Communiqué de Presse – Justice – 19 04 21 –
La disparition des jurés populaires pour juger de certains crimes : une « régression démocratique »
Gulsen Yildirim, secrétaire nationale à la justice
Le projet de loi visant à « restaurer la confiance dans l’institution judiciaire », présenté hier par le garde des Sceaux contient l’abolition pure et simple des cours d’assises pour juger des crimes passibles de quinze à vingt ans de réclusion criminelle, privant la justice des verdicts des jurés populaires.
Quelle confiance restaure-t-on lorsque la principale mesure d’un texte est d’exclure le citoyen du processus judiciaire ?
Cette annonce intervient alors même qu’une expérimentation des cours criminelles est menée pendant 3 ans dans plusieurs départements.
Pour rappel, portée antérieurement par des gouvernements de droite sans parvenir à l’instaurer, la disparition du jury populaire pour une grande partie des crimes a été accusée par les professionnels d’éloigner encore plus les citoyens de la justice et donc de « régression démocratique ». Elle risque ainsi d’aggraver la rupture entre eux et les institutions censées le représenter.
Des avocats redoutent par ailleurs une réduction du temps des débats au détriment de la qualité du procès. Enfin la réforme introduit une « gradation dans les crimes », avec des infractions considérées comme plus graves que d’autres puisque les cours d’assises continueront de juger les crimes passibles de peines plus lourdes, comme les meurtres ou les assassinats. Or pourquoi un viol devrait être jugé par une juridiction composée de professionnels et un meurtre par la « vraie » cour d’assises ?

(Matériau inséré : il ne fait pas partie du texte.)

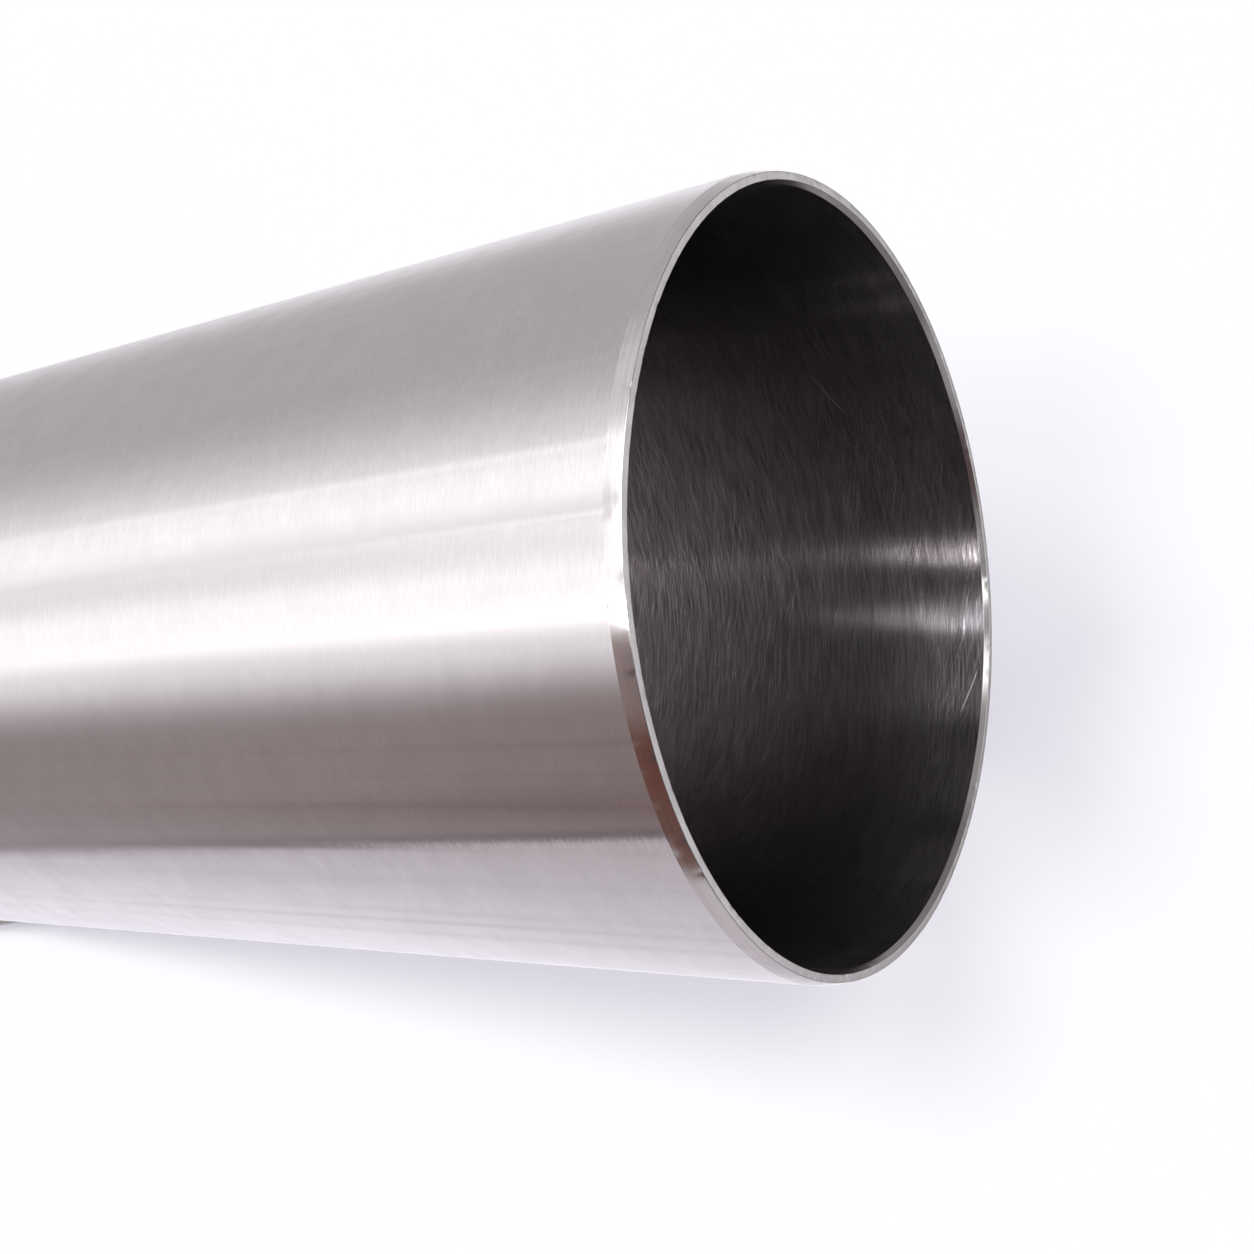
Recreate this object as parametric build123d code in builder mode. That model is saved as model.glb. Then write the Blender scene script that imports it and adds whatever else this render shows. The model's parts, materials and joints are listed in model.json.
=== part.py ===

D’ailleurs, Éric Dupont-Moretti, alors avocat, avait manifesté son opposition à cette réforme estimant que « la cour d’assises va mourir […]. La Justice dans notre pays est rendue au nom du peuple français, et on est en train de l’exclure […]. Il n’y a rien de plus démocratique que la cour d’assises » (intervention du 6 juin 2020).
Cette généralisation des cours criminelles sans jury populaire enclenche un mouvement vers une disparition pure et simple des jurés sans se poser les bonnes questions et notamment celle des moyens accordés à la justice pénale. Si les moyens matériels et humains pour renforcer les greffes et les magistrats ne suivent pas, les cours criminelles qui exigent la présence de 5 magistrats (au lieu de 3 pour les cours d’assises) seront, comme les assises aujourd’hui, rapidement débordées. Or en 2021, le nombre de postes de magistrats mis au concours subit une baisse historique (195 postes au lieu pour 250 en 2020 pour les trois concours).
Face à de tels risques et à l’atteinte à un héritage issu de la Révolution française, il aurait été souhaitable d’attendre la fin de l’expérimentation des cours criminelles.
Le Parti socialiste regrette cette précipitation aussi inopportune qu’inutile et réaffirme son attachement à l’expression du peuple souverain dans la justice, condition essentielle d’une confiance restaurée.